APU vs. Traditional CPU and GPU Setups

Feature
APU (Integrated Graphics)
Dedicated CPU plus Discrete GPU
Physical Design
CPU and GPU on a single chip
Two separate components on the motherboard
Graphics Memory
Shares system RAM
Has dedicated high-speed VRAM
Power Consumption
Low (typically 15W to 65W)
High (often 200W to 500W combined)
Gaming Performance
Entry-level to mainstream 1080p
High-end up to 4K ultra settings
System Cost
Budget-friendly
Premium investment required

Common Misconceptions

Integrated Graphics are Useless for Gaming

While older integrated graphics were only meant for displaying desktops and spreadsheets, modern APUs feature powerful graphics architectures capable of running popular competitive games like esports titles and mainstream AAA games at smooth frame rates.

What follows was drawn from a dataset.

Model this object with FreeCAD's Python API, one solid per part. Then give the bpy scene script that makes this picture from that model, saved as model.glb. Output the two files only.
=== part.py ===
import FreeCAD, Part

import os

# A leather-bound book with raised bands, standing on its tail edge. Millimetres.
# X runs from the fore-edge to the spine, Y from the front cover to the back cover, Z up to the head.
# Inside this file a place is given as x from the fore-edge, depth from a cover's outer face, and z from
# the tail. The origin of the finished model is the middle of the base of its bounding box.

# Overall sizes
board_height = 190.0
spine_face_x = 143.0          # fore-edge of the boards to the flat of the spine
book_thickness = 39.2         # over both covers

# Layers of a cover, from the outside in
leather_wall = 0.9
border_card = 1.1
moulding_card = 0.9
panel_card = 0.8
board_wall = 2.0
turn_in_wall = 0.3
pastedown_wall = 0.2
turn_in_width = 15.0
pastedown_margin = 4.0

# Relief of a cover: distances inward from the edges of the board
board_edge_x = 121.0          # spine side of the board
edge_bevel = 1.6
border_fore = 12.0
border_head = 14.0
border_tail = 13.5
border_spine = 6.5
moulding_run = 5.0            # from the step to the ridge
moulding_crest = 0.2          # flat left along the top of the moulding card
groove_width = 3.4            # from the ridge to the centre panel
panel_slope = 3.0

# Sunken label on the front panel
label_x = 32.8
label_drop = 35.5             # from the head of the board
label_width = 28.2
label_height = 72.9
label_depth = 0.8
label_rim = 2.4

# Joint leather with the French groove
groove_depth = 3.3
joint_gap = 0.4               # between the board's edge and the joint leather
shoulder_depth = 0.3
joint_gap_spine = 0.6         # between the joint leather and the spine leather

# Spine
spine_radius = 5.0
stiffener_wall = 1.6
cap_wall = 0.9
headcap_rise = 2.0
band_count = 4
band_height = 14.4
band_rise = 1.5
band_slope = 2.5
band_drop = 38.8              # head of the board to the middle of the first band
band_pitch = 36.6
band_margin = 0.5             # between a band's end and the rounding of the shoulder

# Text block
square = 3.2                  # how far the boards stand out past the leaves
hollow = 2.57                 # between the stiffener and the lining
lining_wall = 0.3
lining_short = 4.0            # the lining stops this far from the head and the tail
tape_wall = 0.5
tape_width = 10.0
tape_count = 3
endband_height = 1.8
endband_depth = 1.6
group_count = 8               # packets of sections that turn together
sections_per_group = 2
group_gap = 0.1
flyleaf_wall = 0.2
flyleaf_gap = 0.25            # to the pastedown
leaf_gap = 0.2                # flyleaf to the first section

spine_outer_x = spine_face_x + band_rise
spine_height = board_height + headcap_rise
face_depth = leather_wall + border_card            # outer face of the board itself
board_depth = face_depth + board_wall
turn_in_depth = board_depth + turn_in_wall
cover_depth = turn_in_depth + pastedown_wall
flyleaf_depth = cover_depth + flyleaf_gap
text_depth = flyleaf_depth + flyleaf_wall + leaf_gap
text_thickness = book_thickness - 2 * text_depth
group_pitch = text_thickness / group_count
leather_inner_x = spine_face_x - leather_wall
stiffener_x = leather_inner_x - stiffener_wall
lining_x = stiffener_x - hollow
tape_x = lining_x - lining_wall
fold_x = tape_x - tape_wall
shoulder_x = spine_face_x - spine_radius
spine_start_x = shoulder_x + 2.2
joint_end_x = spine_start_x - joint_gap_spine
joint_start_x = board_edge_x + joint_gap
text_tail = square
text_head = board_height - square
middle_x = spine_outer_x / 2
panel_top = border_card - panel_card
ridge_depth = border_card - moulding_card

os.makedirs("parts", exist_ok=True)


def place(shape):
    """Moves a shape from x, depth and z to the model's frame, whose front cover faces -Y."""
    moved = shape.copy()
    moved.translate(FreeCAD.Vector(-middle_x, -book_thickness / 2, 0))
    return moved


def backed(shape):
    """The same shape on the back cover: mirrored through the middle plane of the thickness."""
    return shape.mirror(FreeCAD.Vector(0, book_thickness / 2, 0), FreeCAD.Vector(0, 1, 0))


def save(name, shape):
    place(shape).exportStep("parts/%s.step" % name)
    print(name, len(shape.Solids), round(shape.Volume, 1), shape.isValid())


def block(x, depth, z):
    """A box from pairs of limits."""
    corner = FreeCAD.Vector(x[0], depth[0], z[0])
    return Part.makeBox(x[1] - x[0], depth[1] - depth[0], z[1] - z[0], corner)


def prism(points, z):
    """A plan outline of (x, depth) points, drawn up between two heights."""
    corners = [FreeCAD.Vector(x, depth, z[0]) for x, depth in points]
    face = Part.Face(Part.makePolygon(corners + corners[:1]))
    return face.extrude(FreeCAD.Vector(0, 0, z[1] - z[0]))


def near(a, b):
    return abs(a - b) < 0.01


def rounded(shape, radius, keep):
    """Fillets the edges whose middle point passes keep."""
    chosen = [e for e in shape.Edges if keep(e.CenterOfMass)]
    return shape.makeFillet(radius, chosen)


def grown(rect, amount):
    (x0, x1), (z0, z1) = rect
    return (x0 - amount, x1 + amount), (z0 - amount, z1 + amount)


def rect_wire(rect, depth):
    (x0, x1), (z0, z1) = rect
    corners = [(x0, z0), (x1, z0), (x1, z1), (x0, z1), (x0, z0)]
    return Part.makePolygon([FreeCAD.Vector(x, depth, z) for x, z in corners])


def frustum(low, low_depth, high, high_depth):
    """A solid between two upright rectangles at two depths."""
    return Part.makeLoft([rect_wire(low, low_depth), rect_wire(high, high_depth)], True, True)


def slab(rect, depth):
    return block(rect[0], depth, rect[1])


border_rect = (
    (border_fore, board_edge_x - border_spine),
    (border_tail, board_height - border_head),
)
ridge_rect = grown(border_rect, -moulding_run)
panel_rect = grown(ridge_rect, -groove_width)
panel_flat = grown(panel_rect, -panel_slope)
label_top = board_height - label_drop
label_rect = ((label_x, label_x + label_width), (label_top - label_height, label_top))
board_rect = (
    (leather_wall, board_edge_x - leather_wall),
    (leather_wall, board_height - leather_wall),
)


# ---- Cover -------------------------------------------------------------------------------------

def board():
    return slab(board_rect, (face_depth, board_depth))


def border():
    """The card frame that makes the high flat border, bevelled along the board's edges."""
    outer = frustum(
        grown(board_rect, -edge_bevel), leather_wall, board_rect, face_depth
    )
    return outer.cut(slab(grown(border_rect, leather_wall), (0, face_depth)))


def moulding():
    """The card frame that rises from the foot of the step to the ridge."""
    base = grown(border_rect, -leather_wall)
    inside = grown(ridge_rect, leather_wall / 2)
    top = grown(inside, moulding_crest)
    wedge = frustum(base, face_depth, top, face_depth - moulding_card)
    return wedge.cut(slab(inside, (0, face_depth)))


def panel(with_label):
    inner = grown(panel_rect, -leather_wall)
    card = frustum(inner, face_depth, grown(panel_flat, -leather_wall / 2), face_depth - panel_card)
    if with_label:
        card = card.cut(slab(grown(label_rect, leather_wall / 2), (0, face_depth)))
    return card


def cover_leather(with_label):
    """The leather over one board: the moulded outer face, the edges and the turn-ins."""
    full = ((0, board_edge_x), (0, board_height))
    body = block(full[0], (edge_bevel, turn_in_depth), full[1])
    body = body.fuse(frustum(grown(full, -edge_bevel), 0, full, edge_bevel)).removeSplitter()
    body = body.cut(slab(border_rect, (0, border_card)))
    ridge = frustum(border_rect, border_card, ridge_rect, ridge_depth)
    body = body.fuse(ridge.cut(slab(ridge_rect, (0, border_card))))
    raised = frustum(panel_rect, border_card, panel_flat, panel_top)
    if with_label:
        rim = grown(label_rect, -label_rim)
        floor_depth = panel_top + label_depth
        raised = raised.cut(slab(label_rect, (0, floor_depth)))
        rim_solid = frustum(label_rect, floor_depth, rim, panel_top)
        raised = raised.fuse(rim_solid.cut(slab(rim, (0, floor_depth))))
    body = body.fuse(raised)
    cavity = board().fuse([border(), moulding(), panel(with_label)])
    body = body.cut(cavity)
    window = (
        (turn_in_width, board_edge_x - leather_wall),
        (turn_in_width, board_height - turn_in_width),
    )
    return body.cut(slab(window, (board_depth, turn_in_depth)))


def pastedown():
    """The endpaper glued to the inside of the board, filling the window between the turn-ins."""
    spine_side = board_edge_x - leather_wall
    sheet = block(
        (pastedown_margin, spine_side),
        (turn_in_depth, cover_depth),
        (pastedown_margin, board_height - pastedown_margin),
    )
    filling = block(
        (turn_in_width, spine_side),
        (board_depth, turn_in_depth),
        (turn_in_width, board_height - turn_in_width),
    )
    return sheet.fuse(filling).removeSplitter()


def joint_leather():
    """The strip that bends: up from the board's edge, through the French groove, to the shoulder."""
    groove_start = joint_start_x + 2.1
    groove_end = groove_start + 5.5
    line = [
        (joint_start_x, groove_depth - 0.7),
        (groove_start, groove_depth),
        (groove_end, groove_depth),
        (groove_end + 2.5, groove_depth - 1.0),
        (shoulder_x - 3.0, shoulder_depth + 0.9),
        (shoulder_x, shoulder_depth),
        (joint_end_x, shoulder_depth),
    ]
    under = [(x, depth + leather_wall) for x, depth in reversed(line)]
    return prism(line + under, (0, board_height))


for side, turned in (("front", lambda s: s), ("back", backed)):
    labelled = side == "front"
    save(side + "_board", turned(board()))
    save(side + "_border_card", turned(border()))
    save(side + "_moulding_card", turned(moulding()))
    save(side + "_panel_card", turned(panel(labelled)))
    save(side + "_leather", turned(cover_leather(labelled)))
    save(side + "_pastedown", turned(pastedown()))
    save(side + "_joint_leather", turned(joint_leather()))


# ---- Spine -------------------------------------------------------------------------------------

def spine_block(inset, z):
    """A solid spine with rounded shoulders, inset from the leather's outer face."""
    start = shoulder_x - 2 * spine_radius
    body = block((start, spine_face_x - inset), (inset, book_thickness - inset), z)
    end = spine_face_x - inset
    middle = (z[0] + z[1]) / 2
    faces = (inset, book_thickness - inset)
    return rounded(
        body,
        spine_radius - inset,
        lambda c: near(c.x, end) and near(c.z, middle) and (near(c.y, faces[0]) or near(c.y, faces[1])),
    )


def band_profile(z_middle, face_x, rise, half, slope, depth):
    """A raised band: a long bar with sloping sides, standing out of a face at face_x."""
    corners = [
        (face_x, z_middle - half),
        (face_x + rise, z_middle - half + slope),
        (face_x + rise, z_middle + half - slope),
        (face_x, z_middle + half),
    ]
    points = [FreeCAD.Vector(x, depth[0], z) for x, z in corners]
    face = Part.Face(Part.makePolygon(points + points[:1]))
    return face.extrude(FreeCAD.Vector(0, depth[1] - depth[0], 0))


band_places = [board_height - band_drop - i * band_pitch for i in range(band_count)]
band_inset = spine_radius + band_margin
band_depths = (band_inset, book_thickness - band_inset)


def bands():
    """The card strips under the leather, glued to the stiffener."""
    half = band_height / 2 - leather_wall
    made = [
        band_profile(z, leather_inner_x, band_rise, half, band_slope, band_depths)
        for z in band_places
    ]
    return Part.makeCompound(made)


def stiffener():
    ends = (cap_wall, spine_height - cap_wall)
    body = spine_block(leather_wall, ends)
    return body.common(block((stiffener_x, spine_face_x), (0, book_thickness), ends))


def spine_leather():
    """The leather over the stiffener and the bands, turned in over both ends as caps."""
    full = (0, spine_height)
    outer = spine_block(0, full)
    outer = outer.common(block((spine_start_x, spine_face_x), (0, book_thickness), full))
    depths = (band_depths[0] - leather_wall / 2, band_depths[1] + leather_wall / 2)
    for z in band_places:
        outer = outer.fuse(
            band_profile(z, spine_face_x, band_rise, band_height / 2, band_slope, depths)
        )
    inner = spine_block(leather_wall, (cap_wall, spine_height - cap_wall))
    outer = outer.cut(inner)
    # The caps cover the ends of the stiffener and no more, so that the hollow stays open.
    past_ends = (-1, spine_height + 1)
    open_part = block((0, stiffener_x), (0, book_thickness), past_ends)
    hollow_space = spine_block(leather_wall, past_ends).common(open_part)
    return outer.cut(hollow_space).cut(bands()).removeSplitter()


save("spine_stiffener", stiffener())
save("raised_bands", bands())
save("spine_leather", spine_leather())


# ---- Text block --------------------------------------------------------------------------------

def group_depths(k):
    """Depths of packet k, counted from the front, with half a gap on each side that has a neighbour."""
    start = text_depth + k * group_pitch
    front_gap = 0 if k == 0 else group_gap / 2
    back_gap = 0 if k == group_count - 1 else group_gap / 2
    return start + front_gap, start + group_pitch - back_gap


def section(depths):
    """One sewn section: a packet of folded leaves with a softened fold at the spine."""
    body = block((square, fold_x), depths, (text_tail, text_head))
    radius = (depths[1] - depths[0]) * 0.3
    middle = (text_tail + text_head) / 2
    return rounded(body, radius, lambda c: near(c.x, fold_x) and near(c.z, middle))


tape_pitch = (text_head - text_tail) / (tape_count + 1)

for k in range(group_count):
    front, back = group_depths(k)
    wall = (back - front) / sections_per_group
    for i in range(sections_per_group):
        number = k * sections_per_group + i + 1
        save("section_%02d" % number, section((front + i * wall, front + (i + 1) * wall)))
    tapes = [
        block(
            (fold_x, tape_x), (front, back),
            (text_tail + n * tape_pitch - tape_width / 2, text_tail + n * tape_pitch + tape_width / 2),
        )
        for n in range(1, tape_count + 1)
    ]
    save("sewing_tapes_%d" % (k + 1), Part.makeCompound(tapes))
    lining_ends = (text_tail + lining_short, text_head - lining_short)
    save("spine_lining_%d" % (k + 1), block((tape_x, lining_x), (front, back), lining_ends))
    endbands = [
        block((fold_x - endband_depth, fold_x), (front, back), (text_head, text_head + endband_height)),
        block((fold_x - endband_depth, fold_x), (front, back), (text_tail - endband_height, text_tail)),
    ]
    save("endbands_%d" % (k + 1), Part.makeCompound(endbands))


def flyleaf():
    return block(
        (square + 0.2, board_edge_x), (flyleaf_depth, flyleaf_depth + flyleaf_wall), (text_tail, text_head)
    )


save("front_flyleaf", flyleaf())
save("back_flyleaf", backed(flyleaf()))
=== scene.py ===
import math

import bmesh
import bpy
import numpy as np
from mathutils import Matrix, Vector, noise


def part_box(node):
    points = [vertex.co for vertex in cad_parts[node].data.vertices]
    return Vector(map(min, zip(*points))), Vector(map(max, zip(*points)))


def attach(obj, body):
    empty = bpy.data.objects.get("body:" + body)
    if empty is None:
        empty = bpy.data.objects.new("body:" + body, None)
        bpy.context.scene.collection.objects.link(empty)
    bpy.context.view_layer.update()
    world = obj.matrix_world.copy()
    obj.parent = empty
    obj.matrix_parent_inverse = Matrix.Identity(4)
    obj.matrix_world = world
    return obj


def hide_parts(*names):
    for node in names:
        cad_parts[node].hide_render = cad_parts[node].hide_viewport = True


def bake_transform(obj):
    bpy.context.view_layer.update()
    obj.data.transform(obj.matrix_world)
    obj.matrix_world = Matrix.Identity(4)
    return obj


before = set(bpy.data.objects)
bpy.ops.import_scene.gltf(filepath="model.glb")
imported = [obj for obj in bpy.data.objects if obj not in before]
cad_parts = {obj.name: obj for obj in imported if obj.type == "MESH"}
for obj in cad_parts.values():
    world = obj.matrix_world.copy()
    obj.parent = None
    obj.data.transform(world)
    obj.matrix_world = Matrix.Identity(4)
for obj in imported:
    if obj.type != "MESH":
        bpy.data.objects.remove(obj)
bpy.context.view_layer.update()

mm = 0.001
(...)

You Cannot Add a Graphics Card to an APU System

You can install a dedicated graphics card into a system running an APU. The motherboard will automatically route graphics tasks to the new card, and the GPU portion of the APU will simply go idle or assist with secondary displays.

Related Technology Terms

  • CPU (Central Processing Unit): The primary data processing brain of a computer.

  • GPU (Graphics Processing Unit): A specialized processor designed to accelerate visual rendering and parallel workloads.

  • System on a Chip (SoC): An entire computer system integrated onto one chip, including storage controllers, memory, and wireless radios. APUs are a subset of SoC design.

  • VRAM (Video Random Access Memory): Ultra-fast memory dedicated solely to graphics processing.